Our Activities & Learning
• Workshops and outdoor learning intensives across the seasons
• Social-emotional development and group leadership practice
• Bushcraft, fire-building, and outdoor cooking techniques
• Nature crafts, candle making, herbal studies, and traditional skills
• Restorative circles, storytelling sessions, and group process work
Real-world project work, such as:
• Soil sampling and climate pattern tracking
• Launching youth-led pop-up micro-businesses
• Growing and managing a small-scale food or herb garden
• Designing and constructing eco-structures or water systems
• Creating salves, teas, or natural dye products
• Planning nature-based challenges and community celebrations
Curriculum Access Policy
KOLA’s curriculum has been carefully and intentionally developed to protect the integrity, originality, and depth of our learning model.
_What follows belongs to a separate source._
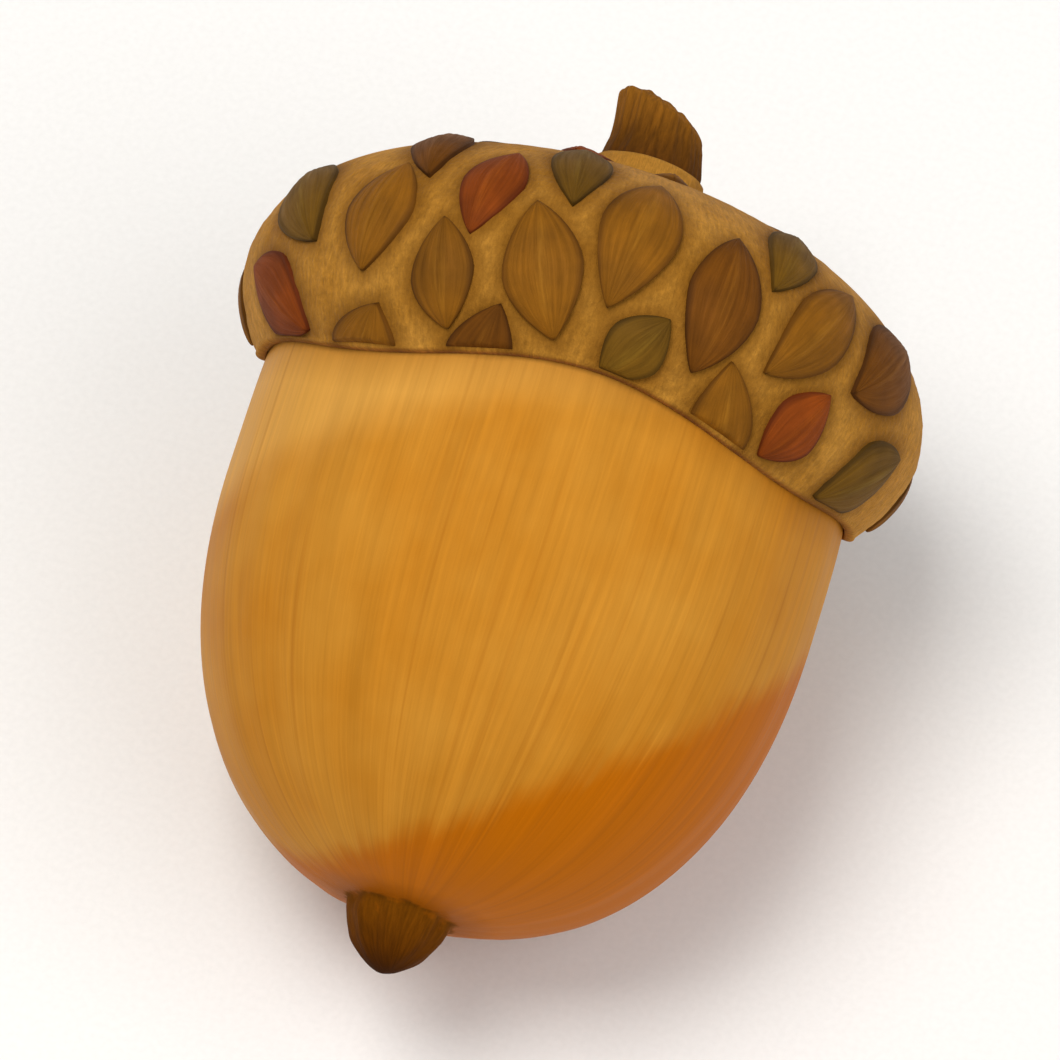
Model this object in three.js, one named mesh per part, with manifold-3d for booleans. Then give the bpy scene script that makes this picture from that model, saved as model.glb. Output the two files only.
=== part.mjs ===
// An acorn as picked, lying on its side: the nut in its scaly cap, with the stub of its stalk.
// Millimetres, +Z up. The nut's pointed tip looks along -Y, and the acorn lies on z = 0.

import * as THREE from 'three';
import { mergeVertices } from 'three/addons/utils/BufferGeometryUtils.js';
import Module from 'manifold-3d';

const { degToRad, clamp, lerp, smoothstep } = THREE.MathUtils;

// Until it is laid down, the acorn is built upright round the Y axis, with its tip at the bottom.
// All heights are measured from the cap's rim.

// The nut
const NUT_RADIUS = 11;
const NUT_GIRTH_Y = -4.05;
const NUT_BELLY_REACH = 14.17;
const NUT_BELLY_POWER = 2.25;
const NUT_CROWN_REACH = 12.5;
const NUT_CROWN_POWER = 3.4;
const NUT_TOP_Y = 7.2;
const TIP_RADIUS = 1.9;
const TIP_REACH = 2.3;
const TIP_POWER = 1.65;
const TIP_BEND = 0.34;
const TIP_BEND_START = 16;
const TIP_BEND_END = 19;

// The cap
const CAP_RADIUS = 12.76;
const CAP_GIRTH_Y = 3.31;
const DOME_REACH = 6.5;
const DOME_POWER = 2.14;
const LIP_REACH = 8.5;
const LIP_POWER = 1.75;
const RIM_ROUNDING = 0.3;
const NUT_CLEARANCE = 0.3;

// The rim isn't level: four low waves run round it, the deepest on the side that is shown, and its
// back runs a little higher than its front.
const SHOWN_SIDE = degToRad(8);
const WAVE_CREST = degToRad(11);
const WAVE_DEPTH = 1.05;
const WAVE_EVENNESS = 0.6;
const WAVE_TOP_Y = 7;
const BACK_RISE = 1.5;
const BACK_START = degToRad(86);
const BACK_END = degToRad(118);

// The collar on the cap, and the stalk that stands in it, broken off at a slant
const COLLAR_RADIUS = 2.1;
const COLLAR_FOOT_RADIUS = 3.4;
const COLLAR_TOP_Y = 11.1;
const SOCKET_RADIUS = 1.5;
const SOCKET_DEPTH = 1.4;
const STALK_BASE_RADIUS = 1.85;
const STALK_FLARE_RADIUS = 1.68;
const STALK_FLARE_Y = 12.1;
const STALK_RADIUS = 1.6;
const STALK_END_Y = 13.85;
const STALK_ROUNDING = 0.7;
const STALK_POWER = 2.4;
const STALK_SLANT = 0.35;
const STALK_CLEARANCE = 0.3;
const SWAY = 0.32;
const SWAY_START_Y = 9;
const SWAY_END_Y = 14;

// A scale of the cap: its proud edge and keel, and its root below the cap's surface
const SCALE_EDGE = 0.14;
const SCALE_KEEL = 0.36;
const SCALE_ROOT = 0.5;
const SCALE_POINTEDNESS = 1.7;
const SCALE_FULLNESS = 0.9;
const FREE_END_LIFT = 0.25;
const SCALE_STATIONS = 5;

// The scales on the side that is shown, each by where its middle lies: how far along the cap from the
// middle of its dome (mm), and how far round from the shown side (degrees). Then its length and width
// (mm), and how far its upper end leans to the right (degrees).
const SHOWN_SCALES = [
  { along: 10.9, round: -42, length: 6.0, width: 2.2, lean: -30 },
  { along: 13.4, round: -23, length: 4.2, width: 2.3, lean: 0 },
  { along: 11.0, round: -11, length: 5.6, width: 2.2, lean: -10 },
  { along: 11.7, round: 33, length: 5.6, width: 2.1, lean: 28 },
  { along: 14.2, round: -63, length: 5.6, width: 2.8, lean: -50 },
  { along: 14.9, round: -41, length: 3.9, width: 2.9, lean: 0 },
  { along: 14.0, round: 3, length: 6.3, width: 2.9, lean: 6 },
  { along: 15.3, round: 19, length: 5.4, width: 2.8, lean: 4 },
  { along: 14.5, round: 38, length: 5.8, width: 2.4, lean: 40 },
  { along: 14.1, round: 58, length: 5.6, width: 3.0, lean: 55 },
  { along: 17.8, round: -65, length: 4.6, width: 3.0, lean: -60 },
  { along: 19.5, round: -41, length: 3.7, width: 3.0, lean: 24 },
  { along: 16.8, round: -26, length: 3.7, width: 2.3, lean: -15 },
  { along: 19.4, round: -18, length: 3.7, width: 2.4, lean: 18 },
  { along: 16.3, round: -10, length: 5.1, width: 2.8, lean: -22 },
  { along: 18.1, round: 8, length: 3.2, width: 2.2, lean: 30 },
  { along: 19.0, round: 27.5, length: 4.4, width: 2.4, lean: -22 },
  { along: 17.6, round: 40, length: 3.2, width: 2.3, lean: 25 },
  { along: 17.8, round: 62, length: 4.2, width: 3.0, lean: 50 },
];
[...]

To ensure the program is delivered with fidelity and respect for the children and communities it serves, full curriculum access is granted only to:
- Licensed program partners and site directors (with signed agreements)
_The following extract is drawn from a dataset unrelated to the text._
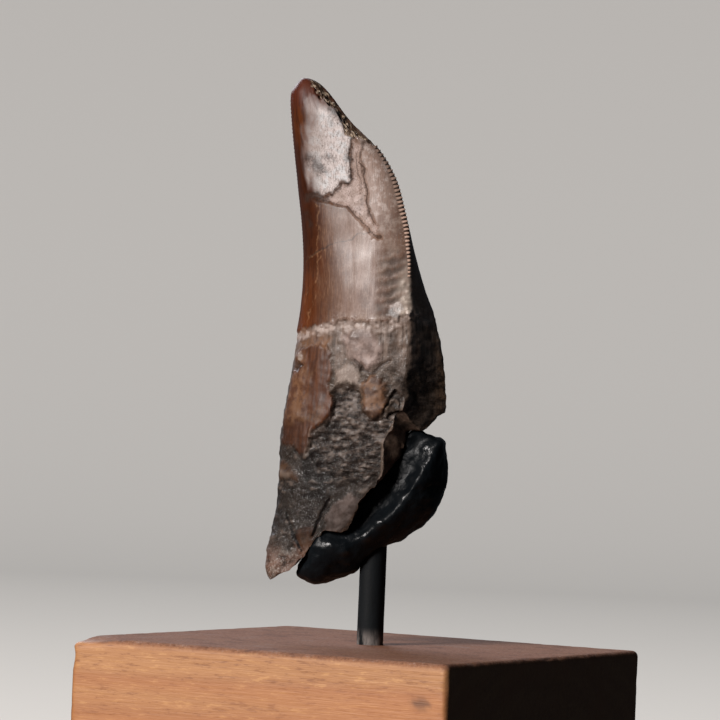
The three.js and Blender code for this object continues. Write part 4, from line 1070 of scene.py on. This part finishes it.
def puttyMaterial():
    # epoxy putty pressed on by hand and painted black: soft finger marks, and glints where the lip
    # is rubbed
    made, tree = newMaterial("epoxy putty, pressed and painted black")
    at = addNode(tree, "TexCoord").outputs["Object"]
    marks = addNode(tree, "TexNoise", {"Vector": at, "Scale": 420, "Detail": 4, "Roughness": 0.55})
    dust = addNode(tree, "TexNoise", {"Vector": at, "Scale": 160, "Detail": 6, "Roughness": 0.7})
    tone = addNode(tree, "Mix", {0: dust.outputs[0], 6: "#050608", 7: "#101417"}, data_type="RGBA")
    rough = addNode(tree, "MapRange", {"Value": marks.outputs[0], "From Min": 0.35, "From Max": 0.65,
                                       "To Min": 0.25, "To Max": 0.5})
    rubbed = addNode(tree, "Attribute", attribute_name="rubbed").outputs["Fac"]
    rough = addNode(tree, "Mix", {0: rubbed, 2: rough.outputs[0], 3: 0.27})
    shine = addNode(tree, "Mix", {0: rubbed, 2: 0.1, 3: 0.42}).outputs[0]
    bump = addNode(tree, "Bump", {"Height": marks.outputs[0], "Strength": 1, "Distance": 0.0004})
    surface = addNode(tree, "BsdfPrincipled", {"Base Color": tone.outputs[2], "Roughness": rough.outputs[0],
                                               "IOR": 1.5, "Specular IOR Level": shine,
                                               "Normal": bump.outputs[0]})
    addNode(tree, "OutputMaterial", {"Surface": surface.outputs[0]})
    return made


finishPiece(makeCradle(), puttyMaterial(), "cradle", 60)
print("cradle finished")


pin = {"radius": 2.5, "low": -14, "high": 24.5, "chamfer": 0.4, "sides": 72, "step": 0.5, "waver": 0.02}


def makePin():
    low, high, c = pin["low"], pin["high"], pin["chamfer"]
    heights = np.concatenate([[low, low + c * 0.4, low + c], np.arange(low + 1, high - 0.9, pin["step"]),
                              [high - c, high - c * 0.4, high]])
    inset = np.zeros(len(heights))
    inset[[0, -1]], inset[[1, -2]] = c, c * 0.35
    turn = np.linspace(0, 2 * np.pi, pin["sides"], endpoint=False)
    radius = (pin["radius"] - inset)[:, None] * np.ones(len(turn))
    upright = heights[:, None] * np.ones(len(turn))
    grid = np.stack([radius * np.cos(turn), radius * np.sin(turn), upright], -1)
    wave = np.minimum(bumps(grid.reshape(-1, 3), 3, 2, 41, (1, 1, 3)), 0)
    wave = pin["waver"] * wave.reshape(radius.shape)
    grid[..., :2] *= (1 + wave / pin["radius"])[..., None]
    return makePiece("steelPin", *closedLoft(grid[::-1]), place=standing)


def pinMaterial():
    # mild steel rod, painted satin black: blue-grey mottling, dust at its foot
    made, tree = newMaterial("steel rod, painted satin black")
    at = addNode(tree, "TexCoord").outputs["Object"]
    drawn = addNode(tree, "VectorMath", {0: at, 1: (1, 1, 0.25)}, operation="MULTIPLY").outputs[0]
    mottle = addNode(tree, "TexNoise", {"Vector": drawn, "Scale": 700, "Detail": 5, "Roughness": 0.65})
    speck = addNode(tree, "TexNoise", {"Vector": at, "Scale": 2200, "Detail": 2, "Roughness": 0.6})
    height = addNode(tree, "SeparateXYZ", {0: at}).outputs["Z"]
    low = addNode(tree, "MapRange", {"Value": height, "From Min": foot.z + 0.0035, "From Max": foot.z},
                  interpolation_type="SMOOTHSTEP")
    patch = addNode(tree, "MapRange", {"Value": mottle.outputs[0], "From Min": 0.42, "From Max": 0.6})
    dusty = addNode(tree, "Math", {0: low.outputs[0], 1: patch.outputs[0]}, operation="MULTIPLY")
    tone = addNode(tree, "Mix", {0: mottle.outputs[0], 6: "#050607", 7: "#121619"}, data_type="RGBA")
    tone = addNode(tree, "Mix", {0: dusty.outputs[0], 6: tone.outputs[2], 7: "#77706c"}, data_type="RGBA")
    rough = addNode(tree, "MapRange", {"Value": mottle.outputs[0], "From Min": 0.3, "From Max": 0.7,
                                       "To Min": 0.6, "To Max": 0.8})
    bump = addNode(tree, "Bump", {"Height": speck.outputs[0], "Strength": 0.35, "Distance": 0.0001})
    surface = addNode(tree, "BsdfPrincipled", {"Base Color": tone.outputs[2], "Roughness": rough.outputs[0],
                                               "IOR": 1.5, "Specular IOR Level": 0.14,
                                               "Normal": bump.outputs[0]})
    addNode(tree, "OutputMaterial", {"Surface": surface.outputs[0]})
    return made


finishPiece(makePin(), pinMaterial(), "pin")
print("pin finished")


block = {
    "side": 79, "height": 45, "rounding": 1.2, "step": 0.9,
    "wornCorner": 1.0, "wornReach": 13,  # the top is sanded down at its front left corner
    "wornStretch": 1.6, "wornFrom": 8,  # less far along y, and down to this height above the middle
    "hole": 2.58, "holeDepth": 14.3,
    "nickSize": 3.5, "nickDepth": 0.25, "waveSize": 8, "waveDepth": 0.03,
    "edgeSpan": 2.7,  # of a side, where its points are closer
    "knot": [[34.4, -39.5, 37.8], 1.1],  # its middle and half height
}


def edgeSteps(half, step):
    # positions along a side, closer where its ends are rounded
    near = np.array([0, 0.1, 0.25, 0.45, 0.7, 1.0, 1.4, 2.0])
    flat = half - block["edgeSpan"]
    middle = np.linspace(-flat, flat, int(2 * flat / step) + 1)
    return np.concatenate([-half + near, middle, (half - near)[::-1]])


def makeBlock():
    half = np.array([block["side"], block["side"], block["height"]]) / 2
    lines = [edgeSteps(h, block["step"]) for h in half]
    points, quads = [], []
    for axis in range(3):
        a, b = (axis + 1) % 3, (axis + 2) % 3
        for end in (-1, 1):
            p, q = np.meshgrid(lines[a], lines[b], indexing="ij")
            sheet = np.zeros(p.shape + (3,))
            sheet[..., axis], sheet[..., a], sheet[..., b] = end * half[axis], p, q
            first = sum(len(s) for s in points)
            columns = p.shape[1]
            corners = gridCorners(*p.shape) + [0, columns, columns + 1, 1]
            quads.append((first + corners)[:, ::end])
            points.append(sheet.reshape(-1, 3))
    points, quads = np.vstack(points), np.vstack(quads)
    _, unique, back = np.unique(np.round(points, 4), axis=0, return_index=True, return_inverse=True)
    points, quads = points[unique], back.ravel()[quads]
    core = np.clip(points, -(half - block["rounding"]), half - block["rounding"])
    away = points - core
    away /= np.maximum(np.linalg.norm(away, axis=1, keepdims=True), 1e-9)
    points = core + away * block["rounding"]
    # wear: a sanded corner, and small dents along the edges
    corner = np.hypot(points[:, 0] + half[0], (points[:, 1] + half[1]) * block["wornStretch"])
    up = smooth(points[:, 2], block["wornFrom"], half[2])
    points[:, 2] -= block["wornCorner"] * up * (1 - smooth(corner, 0, block["wornReach"]))
    onEdge = smooth(np.sort(np.abs(points) / half, axis=1)[:, 1], 0.955, 0.99)
    nicks = np.maximum(bumps(points, block["nickSize"], 3, 51), 0) ** 1.5
    waves = np.maximum(bumps(points, block["waveSize"], 2, 52), 0)
    points -= away * (block["nickDepth"] * onEdge * nicks + block["waveDepth"] * waves)[:, None]
    points[:, 2] += half[2]
    made = makePiece("woodBlock", points, quads.tolist())
    turn = np.linspace(0, 2 * np.pi, 48, endpoint=False)
    ring = np.column_stack([np.cos(turn), np.sin(turn), 0 * turn]) * block["hole"]
    bore = np.stack([ring + [0, 0, h] for h in (5, -block["holeDepth"])])
    joinOrCut(made, makePiece("bore", *closedLoft(bore), place=standing), "DIFFERENCE")
    return made


def woodMaterial():
    # walnut, sawn, sanded and oiled: straight grain along x, end grain on the sides, dust on top, and the
    # top painted darker, partly as painted shade
    made, tree = newMaterial("walnut, sanded and oiled")
    at = addNode(tree, "TexCoord").outputs["Object"]
    inMm = addNode(tree, "VectorMath", {0: at, 1: (1000, 1000, 1000)}, operation="MULTIPLY").outputs[0]
    fibre = addNode(tree, "VectorMath", {0: inMm, 1: (0.05, 1, 1)}, operation="MULTIPLY").outputs[0]
    warp = addNode(tree, "TexNoise", {"Vector": fibre, "Scale": 0.08, "Detail": 3})
    offset = addNode(tree, "VectorMath", {0: warp.outputs["Color"], 1: (0, 9, 9)},
                     operation="MULTIPLY").outputs[0]
    bent = addNode(tree, "VectorMath", {0: fibre, 1: offset}, operation="ADD").outputs[0]
    rings = addNode(tree, "TexWave", {"Vector": bent, "Scale": 0.06, "Distortion": 2.5, "Detail": 3},
                    wave_type="RINGS", rings_direction="X")
    short = addNode(tree, "VectorMath", {0: inMm, 1: (0.22, 1, 1)}, operation="MULTIPLY").outputs[0]
    pattern = {"warp": warp.outputs["Fac"]}
    for name, vector, scale, detail, rough in (
            ("pores", fibre, 2.2, 3, 0.7), ("figure", fibre, 0.35, 5, 0.6), ("speckle", inMm, 1.6, 5, 0.75),
            ("flecks", short, 1.3, 4, 0.7), ("dust", inMm, 0.14, 8, 0.8)):
        pattern[name] = addNode(tree, "TexNoise", {"Vector": vector, "Scale": scale, "Detail": detail,
                                                   "Roughness": rough}).outputs[0]
    knot, endGrain, top = (addNode(tree, "Attribute", attribute_name=name).outputs["Fac"]
                           for name in ("knot", "endGrain", "top"))
    tone = addNode(tree, "Mix", {0: pattern["figure"], 6: "#93613a", 7: "#c08c5c"},
                   data_type="RGBA").outputs[2]
    # tones laid over each other: which pattern lets them through between two values, softly or not, how
    # much, tone
    for let, low, high, soft, amount, over in (
            ("", 0, 1, "", rings.outputs["Fac"], "#a06c44"), ("pores", 0.36, 0.24, "", 1, "#6b4026"),
            ("flecks", 0.53, 0.68, "SMOOTHSTEP", 0.65, "#7d4d2c"),
            ("flecks", 0.45, 0.33, "SMOOTHSTEP", 0.42, "#cd9a64"),
            ("warp", 0.46, 0.64, "SMOOTHSTEP", 0.55, "#a8693d"),
            ("", 0, 1, "", knot, "#4a2b1b"), ("", 0, 1, "", endGrain, "#54351f"),
            # the top: a darker tone, partly dust and partly painted shade
            ("", 0, 1, "", top, "#7a5646"),
            ("dust", 0.5, 0.36, "SMOOTHSTEP", top, "#5e3c2e"),
            ("dust", 0.53, 0.64, "SMOOTHSTEP", top, "#84695c"),
            ("speckle", 0.5, 0.34, "", top, "#4d3024"), ("speckle", 0.55, 0.7, "", top, "#97857b")):
        if let:
            amount = addNode(tree, "MapRange", {"Value": pattern[let], "From Min": low, "From Max": high,
                                                "To Max": amount},
                             interpolation_type=soft or "LINEAR").outputs[0]
        tone = addNode(tree, "Mix", {0: amount, 6: tone, 7: over}, data_type="RGBA").outputs[2]
    bump = addNode(tree, "Bump", {"Height": pattern["pores"], "Strength": 0.5, "Distance": 0.00015})
    shine = addNode(tree, "Mix", {0: top, 2: 0.5, 3: 0.1}).outputs[0]
    matt = addNode(tree, "Mix", {0: top, 2: 0.55, 3: 0.95}).outputs[0]
    surface = addNode(tree, "BsdfPrincipled", {"Base Color": tone, "Roughness": matt, "IOR": 1.5,
                                               "Specular IOR Level": shine, "Normal": bump.outputs[0]})
    addNode(tree, "OutputMaterial", {"Surface": surface.outputs[0]})
    return made


blockPiece = makeBlock()
blockPoints = pointsOf(blockPiece) / millimetre
# the top face, which the material paints darker: dust and painted shade
keep(blockPiece, "top", 0.8 * smooth(blockPoints[:, 2], block["height"] - 1.3, block["height"] - 0.2))
knotAt, knotSize = block["knot"]
knotReach = np.linalg.norm((blockPoints - knotAt) / [2 * knotSize, 1, knotSize], axis=1)
keep(blockPiece, "knot", 0.75 * (1 - smooth(knotReach, 0.5, 1.2)))
# end grain drinks more oil
halfSide = block["side"] / 2
keep(blockPiece, "endGrain", 0.6 * smooth(np.abs(blockPoints[:, 0]), halfSide - 1, halfSide))
finishPiece(blockPiece, woodMaterial(), "block", 50)
print("block finished")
- Staff and educators employed or contracted by KOLA
Enrolled families receive partial curriculum previews and seasonal overviews to support transparency and partnership. These may include term themes, sample schedules, or learning goals. However, full access to KOLA’s protected curriculum—including proprietary methods, curricular frameworks, and internal documentation—is reserved exclusively for authorized partners and staff.
Public-facing materials (including this document) are offered as a preview of our educational philosophy and core learning threads. All proprietary frameworks, curricular structures, original language, scope/sequence documents, and facilitation methods remain the intellectual property of KOLA and are not to be copied, distributed, or implemented without express written permission.